Read the data and repeat it in full, exactly.
'''
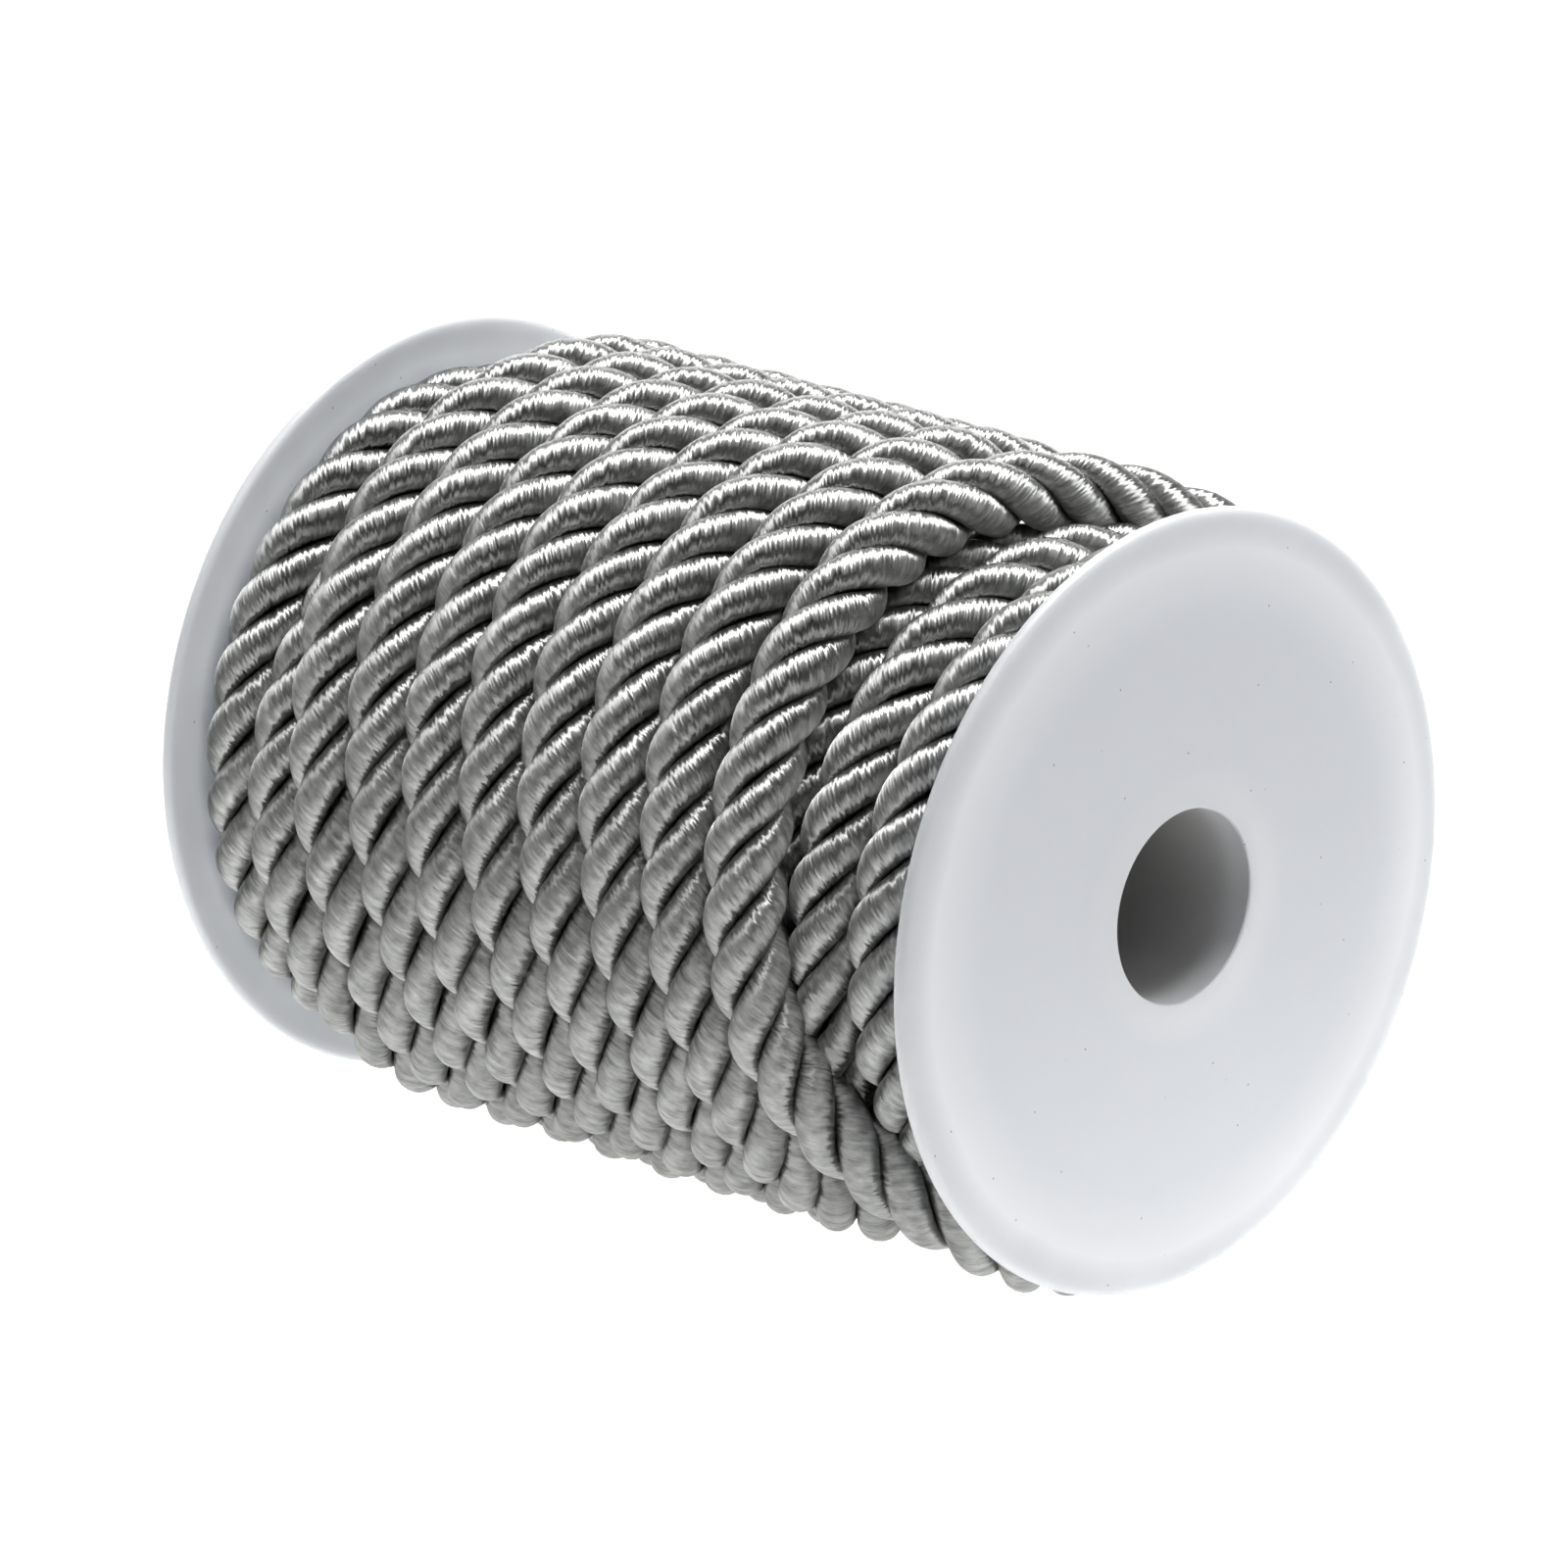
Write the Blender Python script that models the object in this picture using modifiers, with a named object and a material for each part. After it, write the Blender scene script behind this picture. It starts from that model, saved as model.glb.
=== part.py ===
"""Thick twisted satin cord wound on a white plastic spool that lies on its side.

The spool's axis runs along X, with the flange that faces the viewer at +X. The origin is
under the middle of the spool, on the surface that it rests on. Lengths are in metres.
"""
import math

import bmesh
import bpy

MM = 0.001

# Spool, in millimetres
FLANGE_RADIUS = 40.0
FLANGE_INNER_FACE = 50.3       # from the middle of the spool to each flange's inner face
FLANGE_OUTER_FACE = 52.85      # highest ring of the outer face, round the bore
BORE_RADIUS = 10.0
TUBE_RADIUS = 11.4
SEAT_DEPTH = 0.7               # recess in each flange that takes the end of the tube
PART_GAP = 0.3                 # clearance between neighbouring pieces
FLANGE_SIDES = 64
TUBE_SIDES = 48
# The lowest side of each flange is flat on the surface.
AXIS_HEIGHT = FLANGE_RADIUS * math.cos(math.pi / FLANGE_SIDES)

# Flange section from the bore over the outer face to the rim and the inner face.
# Columns: distance from the axis, distance from the middle of the spool.
FLANGE_SECTION = (
    (BORE_RADIUS, 52.6),
    (10.4, FLANGE_OUTER_FACE),
    (13.0, 52.8),
    (15.5, 52.65),
    (31.5, 52.55),
    (38.4, 51.95),
    (39.7, 51.7),
    (FLANGE_RADIUS, 51.4),
    (FLANGE_RADIUS, 50.7),
    (39.6, FLANGE_INNER_FACE),
    (TUBE_RADIUS + PART_GAP, FLANGE_INNER_FACE),
    (TUBE_RADIUS + PART_GAP, FLANGE_INNER_FACE + SEAT_DEPTH),
    (BORE_RADIUS, FLANGE_INNER_FACE + SEAT_DEPTH),
)

# Cord, in millimetres
CORD_RADIUS = 4.2
CORD_PITCH = 8.2               # from one turn to the next
OUTER_RADIUS = 37.0            # from the axis to the middle of the cord, outer layer
LOWER_RADIUS = 29.8            # the same for the layer below, seen where the outer one opens
STRAND_VALLEY = 1.1            # depth of the crevice between two strands

# Angles, in degrees, turn round the axis from the back over the top to the front.
# A regular turn lies flat over the back and top, and steps one pitch along on the front.
FIRST_TURN_X = -34.2
STEP_START = 123.0
STEP_SPAN = 104.0
REGULAR_START = -115.0
REGULAR_END = 2405.0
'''
Exercise result
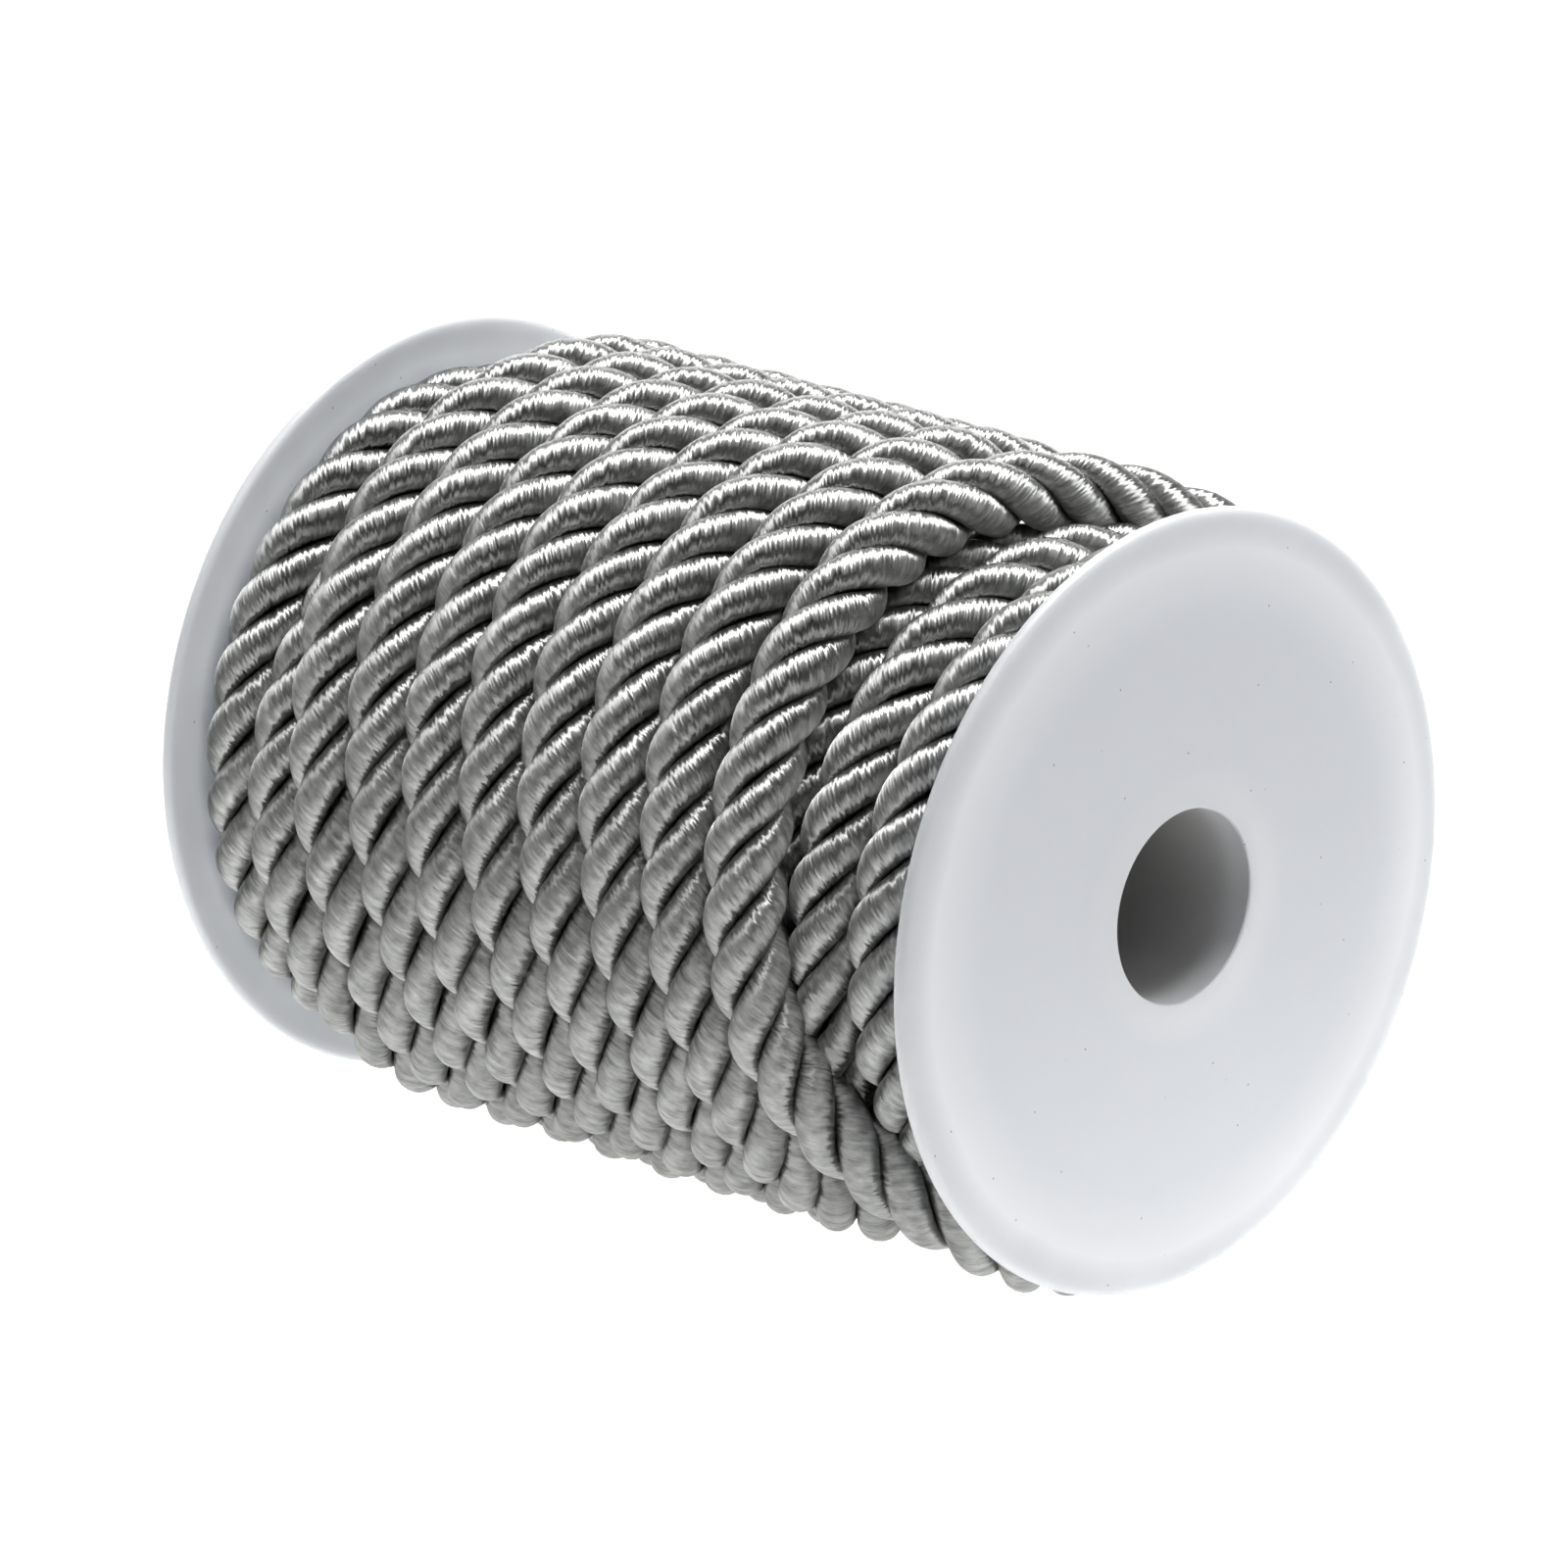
Write the Blender Python script that models the object in this picture using modifiers, with a named object and a material for each part. After it, write the Blender scene script behind this picture. It starts from that model, saved as model.glb.
=== part.py ===
"""Thick twisted satin cord wound on a white plastic spool that lies on its side.

The spool's axis runs along X, with the flange that faces the viewer at +X. The origin is
under the middle of the spool, on the surface that it rests on. Lengths are in metres.
"""
import math

import bmesh
import bpy

MM = 0.001

# Spool, in millimetres
FLANGE_RADIUS = 40.0
FLANGE_INNER_FACE = 50.3       # from the middle of the spool to each flange's inner face
FLANGE_OUTER_FACE = 52.85      # highest ring of the outer face, round the bore
BORE_RADIUS = 10.0
TUBE_RADIUS = 11.4
SEAT_DEPTH = 0.7               # recess in each flange that takes the end of the tube
PART_GAP = 0.3                 # clearance between neighbouring pieces
FLANGE_SIDES = 64
TUBE_SIDES = 48
# The lowest side of each flange is flat on the surface.
AXIS_HEIGHT = FLANGE_RADIUS * math.cos(math.pi / FLANGE_SIDES)

# Flange section from the bore over the outer face to the rim and the inner face.
# Columns: distance from the axis, distance from the middle of the spool.
FLANGE_SECTION = (
    (BORE_RADIUS, 52.6),
    (10.4, FLANGE_OUTER_FACE),
    (13.0, 52.8),
    (15.5, 52.65),
    (31.5, 52.55),
    (38.4, 51.95),
    (39.7, 51.7),
    (FLANGE_RADIUS, 51.4),
    (FLANGE_RADIUS, 50.7),
    (39.6, FLANGE_INNER_FACE),
    (TUBE_RADIUS + PART_GAP, FLANGE_INNER_FACE),
    (TUBE_RADIUS + PART_GAP, FLANGE_INNER_FACE + SEAT_DEPTH),
    (BORE_RADIUS, FLANGE_INNER_FACE + SEAT_DEPTH),
)

# Cord, in millimetres
CORD_RADIUS = 4.2
CORD_PITCH = 8.2               # from one turn to the next
OUTER_RADIUS = 37.0            # from the axis to the middle of the cord, outer layer
LOWER_RADIUS = 29.8            # the same for the layer below, seen where the outer one opens
STRAND_VALLEY = 1.1            # depth of the crevice between two strands

# Angles, in degrees, turn round the axis from the back over the top to the front.
# A regular turn lies flat over the back and top, and steps one pitch along on the front.
FIRST_TURN_X = -34.2
STEP_START = 123.0
STEP_SPAN = 104.0
REGULAR_START = -115.0
REGULAR_END = 2405.0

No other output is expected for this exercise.